_PROBLEM DESCRIPTION_
Nothing but the lines from the line that contains "make_head(rolled, mouth, looks)" through the line that contains "obj.data = obj.data.copy()" should appear in the output, each reproduced exactly.

_INFORMATION SHOWN_
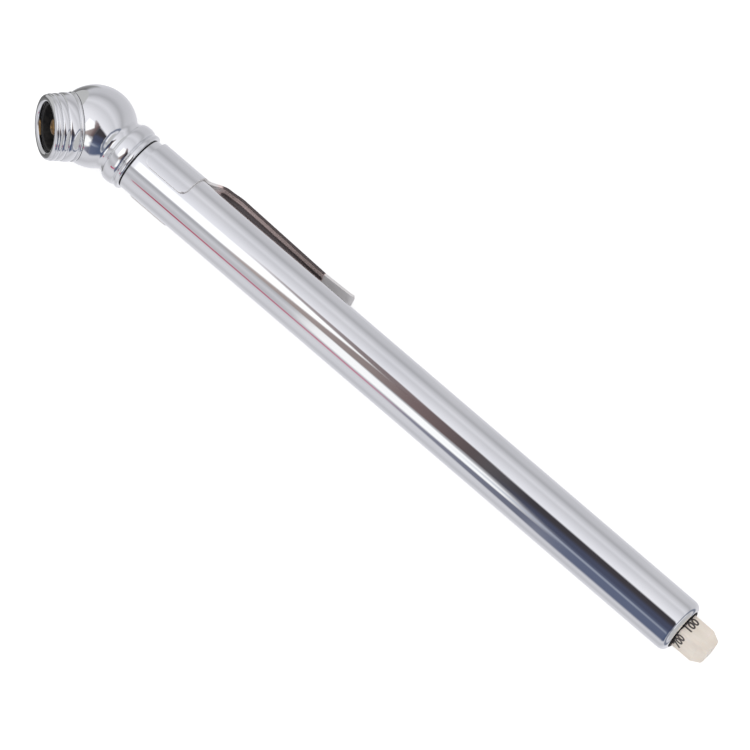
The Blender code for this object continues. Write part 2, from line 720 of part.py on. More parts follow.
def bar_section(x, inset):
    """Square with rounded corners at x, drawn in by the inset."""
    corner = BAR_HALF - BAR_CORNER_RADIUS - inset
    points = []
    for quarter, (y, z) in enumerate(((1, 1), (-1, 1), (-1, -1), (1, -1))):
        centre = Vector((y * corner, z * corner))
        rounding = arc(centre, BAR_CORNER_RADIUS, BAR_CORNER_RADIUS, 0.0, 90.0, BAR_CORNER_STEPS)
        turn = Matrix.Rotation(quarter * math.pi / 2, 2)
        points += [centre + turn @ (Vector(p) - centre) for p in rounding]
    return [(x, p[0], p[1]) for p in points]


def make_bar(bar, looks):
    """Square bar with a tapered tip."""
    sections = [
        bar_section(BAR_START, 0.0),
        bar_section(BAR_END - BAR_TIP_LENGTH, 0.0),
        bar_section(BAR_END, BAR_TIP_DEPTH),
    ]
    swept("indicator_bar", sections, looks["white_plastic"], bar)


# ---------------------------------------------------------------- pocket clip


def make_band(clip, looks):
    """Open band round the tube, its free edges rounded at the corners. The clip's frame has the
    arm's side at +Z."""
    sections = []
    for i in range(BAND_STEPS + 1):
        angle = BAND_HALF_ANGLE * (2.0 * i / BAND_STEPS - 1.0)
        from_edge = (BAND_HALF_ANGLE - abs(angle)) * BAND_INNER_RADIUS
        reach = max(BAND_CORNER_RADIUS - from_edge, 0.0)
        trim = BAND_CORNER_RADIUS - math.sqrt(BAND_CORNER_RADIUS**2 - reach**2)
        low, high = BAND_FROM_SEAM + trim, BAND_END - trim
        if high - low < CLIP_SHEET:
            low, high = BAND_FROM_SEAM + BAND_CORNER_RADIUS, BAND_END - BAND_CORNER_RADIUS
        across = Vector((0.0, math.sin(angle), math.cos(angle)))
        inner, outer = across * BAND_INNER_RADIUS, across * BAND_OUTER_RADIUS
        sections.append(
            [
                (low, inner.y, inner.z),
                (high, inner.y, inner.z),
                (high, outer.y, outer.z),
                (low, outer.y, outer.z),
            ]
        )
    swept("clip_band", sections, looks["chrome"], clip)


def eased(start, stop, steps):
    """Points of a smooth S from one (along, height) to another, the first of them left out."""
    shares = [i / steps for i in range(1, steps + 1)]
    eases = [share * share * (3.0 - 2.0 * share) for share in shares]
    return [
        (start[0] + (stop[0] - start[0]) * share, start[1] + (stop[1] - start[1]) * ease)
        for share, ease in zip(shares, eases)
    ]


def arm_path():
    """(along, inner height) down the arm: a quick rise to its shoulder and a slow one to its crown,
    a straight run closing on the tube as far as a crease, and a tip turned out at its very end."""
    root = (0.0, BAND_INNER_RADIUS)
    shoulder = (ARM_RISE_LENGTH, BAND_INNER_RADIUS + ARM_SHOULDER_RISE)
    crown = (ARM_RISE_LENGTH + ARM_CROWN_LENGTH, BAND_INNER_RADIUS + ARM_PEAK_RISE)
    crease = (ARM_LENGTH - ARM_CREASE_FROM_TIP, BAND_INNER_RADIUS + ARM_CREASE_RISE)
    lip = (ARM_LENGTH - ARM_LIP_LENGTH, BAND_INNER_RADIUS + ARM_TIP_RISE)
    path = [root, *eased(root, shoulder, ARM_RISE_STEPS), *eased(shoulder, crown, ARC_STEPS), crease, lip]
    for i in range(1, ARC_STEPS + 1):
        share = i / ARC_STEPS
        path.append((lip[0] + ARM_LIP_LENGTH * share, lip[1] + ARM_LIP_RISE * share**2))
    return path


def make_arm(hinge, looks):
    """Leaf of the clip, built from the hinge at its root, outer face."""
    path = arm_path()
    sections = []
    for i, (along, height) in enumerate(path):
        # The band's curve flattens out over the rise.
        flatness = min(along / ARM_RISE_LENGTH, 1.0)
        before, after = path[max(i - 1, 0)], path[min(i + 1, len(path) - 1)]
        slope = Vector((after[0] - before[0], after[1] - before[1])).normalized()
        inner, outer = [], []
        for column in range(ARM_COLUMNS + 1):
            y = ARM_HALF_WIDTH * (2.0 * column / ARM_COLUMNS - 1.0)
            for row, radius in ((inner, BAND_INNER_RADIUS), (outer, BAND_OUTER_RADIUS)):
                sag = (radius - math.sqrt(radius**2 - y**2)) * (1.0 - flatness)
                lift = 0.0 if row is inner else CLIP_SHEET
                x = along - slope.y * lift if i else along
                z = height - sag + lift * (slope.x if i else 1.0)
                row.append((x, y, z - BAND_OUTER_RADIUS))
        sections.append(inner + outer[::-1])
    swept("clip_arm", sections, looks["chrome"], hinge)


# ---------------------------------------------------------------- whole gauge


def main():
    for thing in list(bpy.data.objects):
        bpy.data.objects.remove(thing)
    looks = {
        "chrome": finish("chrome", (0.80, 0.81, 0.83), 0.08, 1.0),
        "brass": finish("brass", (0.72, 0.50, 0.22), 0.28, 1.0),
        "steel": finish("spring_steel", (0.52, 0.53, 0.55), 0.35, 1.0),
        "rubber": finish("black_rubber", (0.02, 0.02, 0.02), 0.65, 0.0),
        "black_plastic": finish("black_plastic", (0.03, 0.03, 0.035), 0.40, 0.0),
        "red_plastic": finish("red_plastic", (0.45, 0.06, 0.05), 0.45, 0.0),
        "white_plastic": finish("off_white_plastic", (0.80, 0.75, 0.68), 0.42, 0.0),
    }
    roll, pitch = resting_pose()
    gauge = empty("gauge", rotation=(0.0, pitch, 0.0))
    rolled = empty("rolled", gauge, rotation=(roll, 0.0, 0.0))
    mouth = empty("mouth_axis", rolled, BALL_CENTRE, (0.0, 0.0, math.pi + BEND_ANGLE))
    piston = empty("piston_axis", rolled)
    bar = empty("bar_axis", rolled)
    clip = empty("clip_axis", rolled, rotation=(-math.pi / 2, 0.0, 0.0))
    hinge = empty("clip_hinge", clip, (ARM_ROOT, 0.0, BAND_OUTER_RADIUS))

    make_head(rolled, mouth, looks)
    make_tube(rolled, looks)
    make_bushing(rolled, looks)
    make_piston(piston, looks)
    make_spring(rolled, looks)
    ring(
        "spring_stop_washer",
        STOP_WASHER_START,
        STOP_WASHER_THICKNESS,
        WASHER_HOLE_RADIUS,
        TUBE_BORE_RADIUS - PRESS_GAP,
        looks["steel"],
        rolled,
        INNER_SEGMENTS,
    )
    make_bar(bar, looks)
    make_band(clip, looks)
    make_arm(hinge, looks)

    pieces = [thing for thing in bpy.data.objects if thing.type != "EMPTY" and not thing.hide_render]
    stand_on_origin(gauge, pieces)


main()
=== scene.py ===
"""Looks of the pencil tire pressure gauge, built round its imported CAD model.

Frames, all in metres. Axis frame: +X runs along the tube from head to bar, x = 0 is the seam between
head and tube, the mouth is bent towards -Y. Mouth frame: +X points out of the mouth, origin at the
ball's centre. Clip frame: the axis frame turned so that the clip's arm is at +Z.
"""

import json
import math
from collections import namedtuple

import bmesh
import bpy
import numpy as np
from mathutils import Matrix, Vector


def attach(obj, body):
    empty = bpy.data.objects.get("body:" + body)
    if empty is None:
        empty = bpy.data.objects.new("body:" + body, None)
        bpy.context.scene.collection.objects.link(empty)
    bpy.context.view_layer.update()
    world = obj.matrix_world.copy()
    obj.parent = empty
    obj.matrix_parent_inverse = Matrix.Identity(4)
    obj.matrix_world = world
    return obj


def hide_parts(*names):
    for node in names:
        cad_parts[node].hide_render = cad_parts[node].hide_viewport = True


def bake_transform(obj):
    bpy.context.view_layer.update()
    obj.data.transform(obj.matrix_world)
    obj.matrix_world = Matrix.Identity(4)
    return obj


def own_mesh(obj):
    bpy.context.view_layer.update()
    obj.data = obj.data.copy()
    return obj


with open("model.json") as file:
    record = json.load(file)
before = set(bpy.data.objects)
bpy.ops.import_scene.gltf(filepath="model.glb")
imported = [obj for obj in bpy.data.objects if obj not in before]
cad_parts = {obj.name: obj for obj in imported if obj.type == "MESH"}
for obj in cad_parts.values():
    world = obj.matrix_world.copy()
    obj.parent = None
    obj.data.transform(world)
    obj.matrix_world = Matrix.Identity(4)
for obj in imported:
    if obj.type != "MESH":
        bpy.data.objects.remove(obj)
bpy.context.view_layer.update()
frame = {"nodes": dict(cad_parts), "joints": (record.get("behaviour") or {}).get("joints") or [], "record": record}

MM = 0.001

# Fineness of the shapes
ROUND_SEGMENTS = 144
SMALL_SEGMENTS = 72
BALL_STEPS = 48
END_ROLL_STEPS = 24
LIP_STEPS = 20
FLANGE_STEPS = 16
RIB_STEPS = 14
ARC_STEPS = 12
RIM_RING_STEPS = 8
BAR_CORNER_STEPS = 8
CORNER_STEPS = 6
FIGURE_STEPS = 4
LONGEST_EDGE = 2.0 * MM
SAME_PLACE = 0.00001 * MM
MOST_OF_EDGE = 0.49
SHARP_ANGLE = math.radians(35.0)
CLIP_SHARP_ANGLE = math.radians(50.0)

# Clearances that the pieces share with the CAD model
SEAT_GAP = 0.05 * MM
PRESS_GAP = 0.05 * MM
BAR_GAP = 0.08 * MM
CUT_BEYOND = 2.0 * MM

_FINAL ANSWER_
    make_head(rolled, mouth, looks)
    make_tube(rolled, looks)
    make_bushing(rolled, looks)
    make_piston(piston, looks)
    make_spring(rolled, looks)
    ring(
        "spring_stop_washer",
        STOP_WASHER_START,
        STOP_WASHER_THICKNESS,
        WASHER_HOLE_RADIUS,
        TUBE_BORE_RADIUS - PRESS_GAP,
        looks["steel"],
        rolled,
        INNER_SEGMENTS,
    )
    make_bar(bar, looks)
    make_band(clip, looks)
    make_arm(hinge, looks)

    pieces = [thing for thing in bpy.data.objects if thing.type != "EMPTY" and not thing.hide_render]
    stand_on_origin(gauge, pieces)


main()
=== scene.py ===
"""Looks of the pencil tire pressure gauge, built round its imported CAD model.

Frames, all in metres. Axis frame: +X runs along the tube from head to bar, x = 0 is the seam between
head and tube, the mouth is bent towards -Y. Mouth frame: +X points out of the mouth, origin at the
ball's centre. Clip frame: the axis frame turned so that the clip's arm is at +Z.
"""

import json
import math
from collections import namedtuple

import bmesh
import bpy
import numpy as np
from mathutils import Matrix, Vector


def attach(obj, body):
    empty = bpy.data.objects.get("body:" + body)
    if empty is None:
        empty = bpy.data.objects.new("body:" + body, None)
        bpy.context.scene.collection.objects.link(empty)
    bpy.context.view_layer.update()
    world = obj.matrix_world.copy()
    obj.parent = empty
    obj.matrix_parent_inverse = Matrix.Identity(4)
    obj.matrix_world = world
    return obj


def hide_parts(*names):
    for node in names:
        cad_parts[node].hide_render = cad_parts[node].hide_viewport = True


def bake_transform(obj):
    bpy.context.view_layer.update()
    obj.data.transform(obj.matrix_world)
    obj.matrix_world = Matrix.Identity(4)
    return obj


def own_mesh(obj):
    bpy.context.view_layer.update()
    obj.data = obj.data.copy()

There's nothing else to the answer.